[Goal]: Please output the data below exactly as given, starting at its first line and stopping after the line that contains "const LEDGE_STEP = 0.45;".

[Rows from a 3D modeling dataset]:
"""
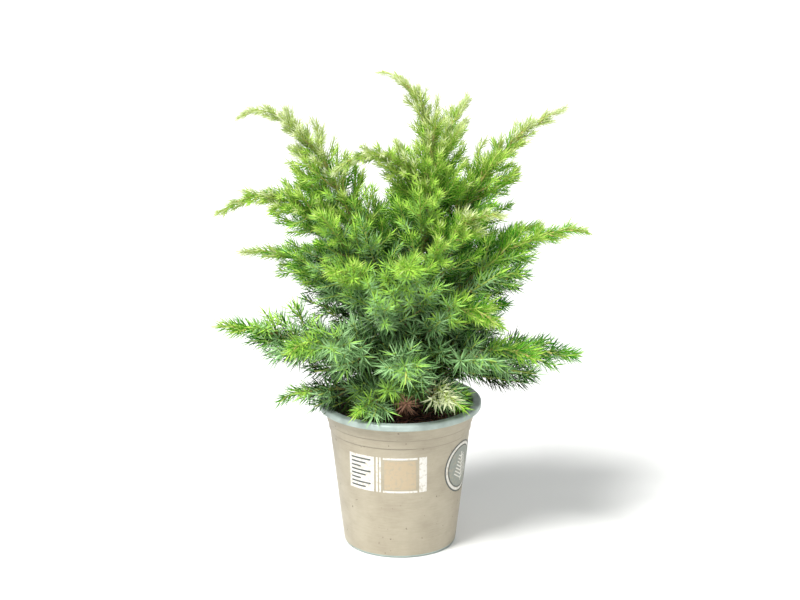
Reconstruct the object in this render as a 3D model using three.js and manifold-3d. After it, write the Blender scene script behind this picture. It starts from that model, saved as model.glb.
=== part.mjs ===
// A young blue swede juniper in its nine centimetre nursery pot.
// Millimetres, +Z up. The origin is the middle of the pot's flat underside, and the
// plant is seen from its front by looking along +Y.
//
// One short stem leans out of the peat. Boughs leave it all round and arch over at
// their ends. Each bough is bare near the stem and then carries one mass of foliage:
// a thinner stem of its own, side twigs turned round it by the golden angle, and
// needles that stand out of a slim core on each twig. A seeded rule grows them all.

import * as THREE from 'three';
import { mergeVertices } from 'three/addons/utils/BufferGeometryUtils.js';
import Module from 'manifold-3d';

const wasm = await Module();
wasm.setup();

// Pot
const POT_HEIGHT = 82;
const RIM_RADIUS = 45;
const RIM_DEPTH = 3.4;
const RIM_ROUND = 1.2;
const WALL_TOP_RADIUS = 41.3;
const BASE_RADIUS = 31;
const BASE_ROUND = 1.6;
const WALL = 1.1;
const FLOOR = 1.6;
const LEDGE_DROPS = [12, 7];
const LEDGE_STEP = 0.45;
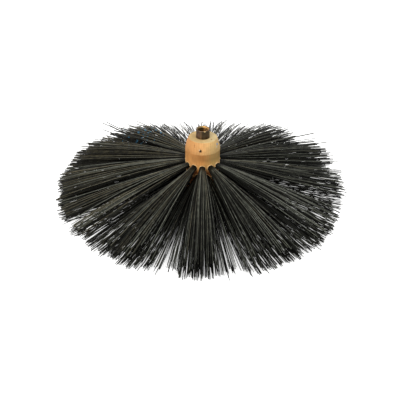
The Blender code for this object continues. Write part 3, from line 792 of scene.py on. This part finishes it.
def tuftMesh(row, number, unit, places):
    lay = tuftLay.get((row, number), {})
    facts = tuftRows[row]
    chance = random.Random(f"{bristle['seed']} {row} {number}")
    rowHeight, turn = holes["rows"][row]
    tipMiddle, tipSpread = facts["tip"] * lay.get("height", 1), facts["spread"] * lay.get("height", 1)
    halfWidth = facts["halfWidth"] * lay.get("width", 1)
    aside, raised, longer = inMetres(lay.get(key, 0) for key in ("aside", "raise", "longer"))
    reach = bristle["reach"] + longer
    part = lay.get("part", 0)
    fanPower = lay.get("fanPower", bristle["fanPower"])
    shade = lay.get("shade", facts["shade"])
    strayY, strayZ = (span * lay.get("stray", 1) for span in bristle["stray"])
    meanBack, clumpBack, ownBack = bristle["tipBack"]
    toneByOne, toneByClump = bristle["toneSpread"]
    warmByOne, warmByClump = bristle["warmthSpread"]
    loose, packing, (puffY, puffZ) = bristle["loose"], bristle["packing"], bristle["puff"]
    bundle = places[-1].length
    outside = 1.1 * bundle ** 2    # squared distance just past the bundle's outermost place
    fall = math.tan(math.radians(holes["droop"]))
    chosen = chance.sample(places, round(len(places) * lay.get("count", 1)))
    chosen.sort(key=lambda place: place.x + bristle["shuffle"] * chance.random())
    count = len(chosen)
    ends = lay.get("ends", ())
    bm = strandMesh()
    pale, clumps = highlitFrom(chosen), clumpsAcross(count, chance)
    for rank, (place, start, clump) in enumerate(zip(chosen, pale, clumps)):
        clumpMiddle, clumpLength, clumpTone, clumpWarmth = clump
        fan = 2 * (rank + 0.5) / count - 1
        held = min(max(fan + (clumpMiddle - fan) * bristle["clumpHold"], -1), 1)
        across = math.asin(fan) / (math.pi / 2)
        atTip = math.asin(held) / (math.pi / 2)
        drawn = (atTip + math.copysign(part * (1 - abs(atTip)), atTip) - across) * halfWidth
        tipY = across * halfWidth + chance.gauss(0, 1) * strayY + aside
        level = place.y / math.sqrt(outside - place.x ** 2)    # -1 to 1, low to high in the tuft
        tipZ = tipMiddle + level * tipSpread + chance.gauss(0, 1) * strayZ + raised
        length = reach - meanBack - clumpBack * clumpLength + chance.gauss(0, 1) * ownBack
        thick = lay.get("thick", 1)
        if chance.random() < bristle["looseShare"] * lay.get("loose", 1):
            tipY += chance.gauss(0, 1) * loose
            tipZ += chance.random() * loose
            length += chance.uniform(*bristle["looseLength"]) * loose
            thick *= bristle["looseThick"]
        if count - rank <= len(ends):
            tipY, tipZ, length = inMetres(ends[count - rank - 1])
            thick *= bristle["looseThick"]
            drawn = 0
        radius = bristle["width"] / 2 * chance.uniform(*bristle["widthShares"]) * thick
        run = math.sqrt(length ** 2 - tipY ** 2) - stock["radius"]
        rootY, rootZ = place.x * packing, place.y * packing
        sag = tipZ - rowHeight - rootZ + fall * run
        waveY, waveZ = chance.gauss(0, 1) * bristle["wave"], chance.gauss(0, 1) * bristle["wave"]
        # the tuft's tone shift is painted light and shade
        ownTone = toneByOne * chance.random() + toneByClump * clumpTone + lay.get("tone", 0)
        line, tones = [], []
        for station in bristle["stations"]:
            along = max(station, 0)
            taper = 1 + min(station, 0) * bristle["rootTaper"]
            y = rootY * taper + (tipY - rootY) * along ** fanPower + drawn * along ** bristle["clumpPower"]
            z = rootZ * taper - fall * run * station + sag * along ** 2
            swell = math.sin(math.pi * along)
            y += (waveY * along + puffY * across) * swell
            z += (waveZ * along + puffZ * place.y / bundle) * swell
            z = max(z, radius - rowHeight)    # no lower than the floor
            line.append(Vector((stock["radius"] + run * station, y, z)))
            # painted shade near the root, fading to the tips; painted light where shade is below 0
            lost = shade * (1 - along ** bristle["shadePower"])
            tones.append(bristle["tones"][station >= start] + ownTone - lost)
        layStrand(bm, unit, line, radius, tones, clumpWarmth * warmByClump + chance.random() * warmByOne)
    bmesh.ops.transform(bm, verts=bm.verts, matrix=Matrix.Translation((0, 0, rowHeight))
                        @ Matrix.Rotation(holeAzimuth(number - 1, turn), 4, "Z"))
    mesh = meshOf(bm, f"{row}Tuft{number:02d}")
    mesh.shade_smooth()
    return mesh


finish = {
    "dark": "#050505",
    "middle": "#181913",
    # top of the tone ramp, worn by the painted highlight lines
    "light": "#85887a",
    "dust": (7.143 * mm, 0.5),    # width of its clouds, and how much they change the tone
    "warm": "#f2dcba",
    "warmer": (-1.3, 1.3, 0),    # how the warm ones grow in share to the left and back, by the metre
    "shine": (0.0, 0.36),    # of the lowest and the highest tone
    "paint": "#447c9b",
    "paintPlace": (-98 * mm, 120 * mm, 30 * mm),
    "paintReach": 85 * mm,
    "paintSpacing": 11 * mm,    # from one fleck to the next
    "paintSize": 0.33,    # largest, as a share of that
}


def drawnBristle():    # extruded plastic bristle: near black, with a satin line of light along each, and painted highlight lines along some
    material, tree, shader, place = newMaterial("extruded_polypropylene_bristle")
    tone = addNode(tree, "Attribute", attribute_name="tone")
    warmth = addNode(tree, "Attribute", attribute_name="warmth")
    dustWidth, dustShare = finish["dust"]
    dust = addNode(tree, "TexNoise", {"Vector": place}, {"Scale": 1 / dustWidth, "Detail": 4.0})
    dusty = addNode(tree, "Math", {0: (dust, "Fac"), 2: (tone, "Fac")}, {1: dustShare},
                    operation="MULTIPLY_ADD")
    level = addNode(tree, "Math", {0: (dusty, "Value")}, {1: dustShare / 2}, operation="SUBTRACT")
    colour = addNode(tree, "ValToRGB", {"Fac": (level, "Value")},
                     stops=[(0.0, finish["dark"]), (0.45, finish["middle"]), (1.0, finish["light"])])
    leftBack = addNode(tree, "VectorMath", {0: place}, {1: finish["warmer"]}, operation="DOT_PRODUCT")
    rusty = addNode(tree, "Math", {0: (leftBack, "Value"), 1: (warmth, "Fac")}, operation="ADD")
    warmShare = addNode(tree, "MapRange", {"Value": (rusty, "Value")}, {"From Min": 0.4, "From Max": 0.9})
    colour = addNode(tree, "MixRGB", {"Fac": (warmShare, "Result"), "Color1": (colour, "Color")},
                     {"Color2": hexColour(finish["warm"])}, blend_type="MULTIPLY")
    flecks = addNode(tree, "TexVoronoi", {"Vector": place}, {"Scale": 1 / finish["paintSpacing"]})
    away = addNode(tree, "VectorMath", {0: place}, {1: finish["paintPlace"]}, operation="DISTANCE")
    fleckSize = addNode(tree, "MapRange", {"Value": (away, "Value")},
                        {"From Max": finish["paintReach"], "To Min": finish["paintSize"], "To Max": 0.0})
    isPaint = addNode(tree, "Math", {0: (flecks, "Distance"), 1: (fleckSize, "Result")},
                      operation="LESS_THAN")
    colour = addNode(tree, "MixRGB", {"Fac": (isPaint, "Value"), "Color1": (colour, "Color")},
                     {"Color2": hexColour(finish["paint"])})
    roughness = addNode(tree, "MapRange", {"Value": (dust, "Fac")},
                        {"From Min": 0.3, "From Max": 0.7, "To Min": 0.36, "To Max": 0.55})
    shine = addNode(tree, "MapRange", {"Value": (tone, "Fac")},
                    {"To Min": finish["shine"][0], "To Max": finish["shine"][1]})
    setNode(tree, shader, {"Base Color": (colour, "Color"), "Roughness": (roughness, "Result"),
                           "Specular IOR Level": (shine, "Result")})
    return material


bristleMaterial = drawnBristle()
unit = unitStrand()
bundlePlaces = packedPlaces(bristle["count"])
for row in holes["rows"]:
    for number in range(1, holes["perRow"] + 1):
        addPiece(f"{row}_bristles_{number:02d}", tuftMesh(row, number, unit, bundlePlaces),
                 bristleMaterial, [f"{row}_tuft_{number:02d}"])
print("tufts laid:", len(holes["rows"]) * holes["perRow"])


# Wire staples, one to a hole, that the tufts are folded round

staple = {
    "radius": 0.6 * mm,
    "crown": -9.3 * mm,
    "legEnd": -17.8 * mm,
    "legOffset": 2.1 * mm,
    "bend": 0.9 * mm,
    "tones": ("#7e8082", "#b4b6b8"),
    "spangle": 2 * mm,
}


def stapleMesh(row, unit):    # each a round wire bent to a U
    crown, aside, bend = staple["crown"], staple["legOffset"], staple["bend"]
    midBend = 0.3 * bend
    half = [(staple["legEnd"], aside), (crown - bend, aside), (crown - midBend, aside - midBend),
            (crown, aside - bend)]
    line = [Vector((x, y, 0)) for x, y in half] + [Vector((x, -y, 0)) for x, y in reversed(half)]
    upright = Matrix.Rotation(math.pi / 2, 4, "X")
    bm = strandMesh()
    for index in range(holes["perRow"]):
        first = len(bm.verts)
        layStrand(bm, unit, line, staple["radius"], [0] * len(line), 0)
        bmesh.ops.transform(bm, verts=bm.verts[first:], matrix=holePlace(row, index) @ upright)
    mesh = meshOf(bm, f"{row}Staples")
    mesh.shade_smooth()
    return mesh


def galvanisedWire():    # drawn wire: soft grey shine with a faint spangle
    material, tree, shader, place = newMaterial("galvanised_drawn_wire")
    spangle = addNode(tree, "TexNoise", {"Vector": place}, {"Scale": 1 / staple["spangle"], "Detail": 2.0})
    colour = addNode(tree, "ValToRGB", {"Fac": (spangle, "Fac")}, stops=zip((0.3, 0.7), staple["tones"]))
    bump = addNode(tree, "Bump", {"Height": (spangle, "Fac")}, {"Strength": 0.2, "Distance": 0.05 * mm})
    setNode(tree, shader, {"Base Color": (colour, "Color"), "Normal": (bump, "Normal")},
            {"Metallic": 1.0, "Roughness": 0.42})
    return material


wireMaterial = galvanisedWire()
for row in holes["rows"]:
    addPiece(f"{row}_wire_staples", stapleMesh(row, unit), wireMaterial)
print("staples set")


# Pale floor, soft lamps and the camera

studio = {
    "floorSize": 12.0,
    "floor": ("#e4e4e2", "#e6e6e5"),
    "floorGrain": 1 / 3,    # of a metre, from one of those tones to the other and back
    "floorGlow": 0.65,    # what the camera sees beside its lit colour, so that it ends white
    "shadeMiddle": (0, -30 * mm, 0),
    "shade": (80 * mm, 190 * mm),    # from that point out, where the glow is none and where it is full: painted shade round the brush
    "world": 0.55,
    "lampAim": (0, 0, 40 * mm),
    "key": {"place": (-0.9, -1.2, 1.9), "size": 1.4, "power": 34},
    "top": {"place": (0.3, 0.2, 2.2), "size": 1.8, "power": 26},
}
view = {
    "lens": 49.5,
    "sensor": 36.0,
    "elevation": 33.77,
    "distance": 0.90487,
    "aimHeight": -28 * mm,
    "roll": 1.0,
    "imageWidth": 400,
    "middle": (201.7, 202.63),    # where the lens points in the photo, from its left and top
}


def sharpRays(tree):    # 1 for what the camera sees, straight, in a mirror or through glass
    seen = addNode(tree, "LightPath")
    sharp = addNode(tree, "Math", {0: (seen, "Is Camera Ray"), 1: (seen, "Is Glossy Ray")},
                    operation="MAXIMUM")
    return addNode(tree, "Math", {0: (sharp, "Value"), 1: (seen, "Is Transmission Ray")},
                   operation="MAXIMUM")


def addFloor():
    bm = bmesh.new()
    bmesh.ops.create_grid(bm, x_segments=4, y_segments=4, size=studio["floorSize"] / 2)
    floor = newObject("floor", meshOf(bm, "floor"))
    material, tree, shader, place = newMaterial("pale_paper_floor")
    grain = addNode(tree, "TexNoise", None, {"Scale": 1 / studio["floorGrain"]})
    paleA, paleB = (hexColour(code) for code in studio["floor"])
    colour = addNode(tree, "MixRGB", {"Fac": (grain, "Fac")}, {"Color1": paleA, "Color2": paleB})
    # painted shade: the floor's glow fades out round the brush
    away = addNode(tree, "VectorMath", {0: place}, {1: studio["shadeMiddle"]}, operation="DISTANCE")
    share = addNode(tree, "MapRange", {"Value": (away, "Value")},
                    {"From Min": studio["shade"][0], "From Max": studio["shade"][1],
                     "To Max": studio["floorGlow"]})
    glow = addNode(tree, "Math", {0: (sharpRays(tree), "Value"), 1: (share, "Result")},
                   operation="MULTIPLY")
    setNode(tree, shader, {"Base Color": (colour, "Color"), "Emission Strength": (glow, "Value")},
            {"Emission Color": (1, 1, 1, 1), "Roughness": 0.9, "Specular IOR Level": 0.0})
    floor.data.materials.append(material)


def addLamp(name):
    facts = studio[name]
    lamp = bpy.data.lights.new(name, "AREA")
    lamp.shape = "DISK"
    lamp.size = facts["size"]
    lamp.energy = facts["power"]
    holder = newObject(name, lamp)
    holder.location = facts["place"]
    ahead = Vector(studio["lampAim"]) - holder.location
    holder.rotation_euler = ahead.to_track_quat("-Z", "Y").to_euler()


def setWorld():
    world = bpy.data.worlds.new("white_surround")
    bpy.context.scene.world = world
    world.use_nodes = True
    tree = world.node_tree
    strength = addNode(tree, "MapRange", {"Value": (sharpRays(tree), "Value")},
                       {"To Min": studio["world"], "To Max": 1.0})
    setNode(tree, tree.nodes["Background"], {"Strength": (strength, "Result")}, {"Color": (1, 1, 1, 1)})


def addCamera():
    data = bpy.data.cameras.new("photo_view")
    data.lens, data.sensor_width = view["lens"], view["sensor"]
    half = view["imageWidth"] / 2
    data.shift_x = -(view["middle"][0] - half) / view["imageWidth"]
    data.shift_y = (view["middle"][1] - half) / view["imageWidth"]
    camera = newObject("photo_view", data)
    rise = math.radians(view["elevation"])
    place = Vector((0, -view["distance"] * math.cos(rise),
                    view["aimHeight"] + view["distance"] * math.sin(rise)))
    camera.matrix_world = (Matrix.Translation(place) @ Matrix.Rotation(math.pi / 2 - rise, 4, "X")
                           @ Matrix.Rotation(math.radians(view["roll"]), 4, "Z"))
    bpy.context.scene.camera = camera


addFloor()
setWorld()
addLamp("key")
addLamp("top")
addCamera()
bpy.context.scene.view_settings.view_transform = "Standard"
print("stage set")
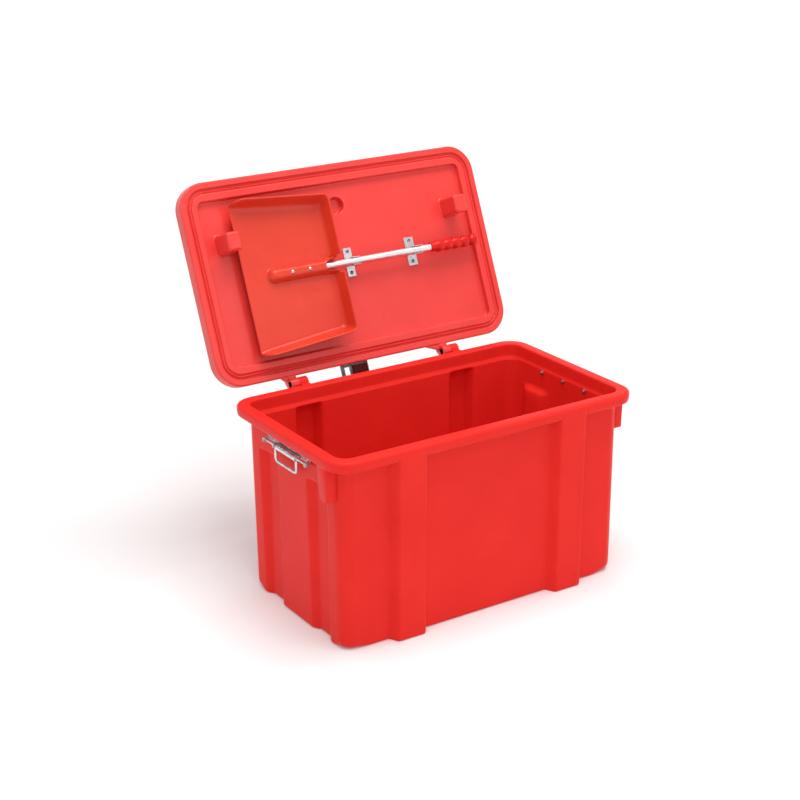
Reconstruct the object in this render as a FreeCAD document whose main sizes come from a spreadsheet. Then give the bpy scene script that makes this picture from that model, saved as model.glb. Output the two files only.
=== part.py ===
import FreeCAD, Part
import os
import math
import Sketcher
import PartDesign

# Grit and salt bin: moulded tub, hinged double-walled lid standing open, a
# drop handle on each end, and a scoop clipped to the inside of the lid.
# Frame: millimetres, origin at the bottom centre of the tub, X along the
# length, Y to the rear (hinge side), Z up.  Heights in the sketches are taken
# from a datum plane a little above the ground, and every piece is raised by
# that amount.  The lid and all it carries are drawn closed and then turned
# about the hinge axis to the open rest position.

V = FreeCAD.Vector
Rot = FreeCAD.Rotation
Place = FreeCAD.Placement

os.makedirs("parts", exist_ok=True)
doc = FreeCAD.newDocument("salt_bin")
sheet = doc.addObject("Spreadsheet::Sheet", "dims")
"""
[Result]:
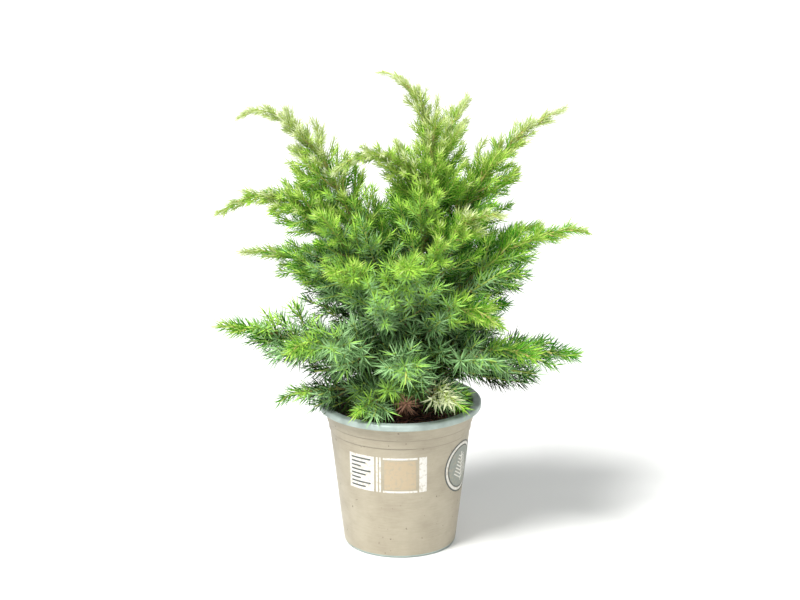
Reconstruct the object in this render as a 3D model using three.js and manifold-3d. After it, write the Blender scene script behind this picture. It starts from that model, saved as model.glb.
=== part.mjs ===
// A young blue swede juniper in its nine centimetre nursery pot.
// Millimetres, +Z up. The origin is the middle of the pot's flat underside, and the
// plant is seen from its front by looking along +Y.
//
// One short stem leans out of the peat. Boughs leave it all round and arch over at
// their ends. Each bough is bare near the stem and then carries one mass of foliage:
// a thinner stem of its own, side twigs turned round it by the golden angle, and
// needles that stand out of a slim core on each twig. A seeded rule grows them all.

import * as THREE from 'three';
import { mergeVertices } from 'three/addons/utils/BufferGeometryUtils.js';
import Module from 'manifold-3d';

const wasm = await Module();
wasm.setup();

// Pot
const POT_HEIGHT = 82;
const RIM_RADIUS = 45;
const RIM_DEPTH = 3.4;
const RIM_ROUND = 1.2;
const WALL_TOP_RADIUS = 41.3;
const BASE_RADIUS = 31;
const BASE_ROUND = 1.6;
const WALL = 1.1;
const FLOOR = 1.6;
const LEDGE_DROPS = [12, 7];
const LEDGE_STEP = 0.45;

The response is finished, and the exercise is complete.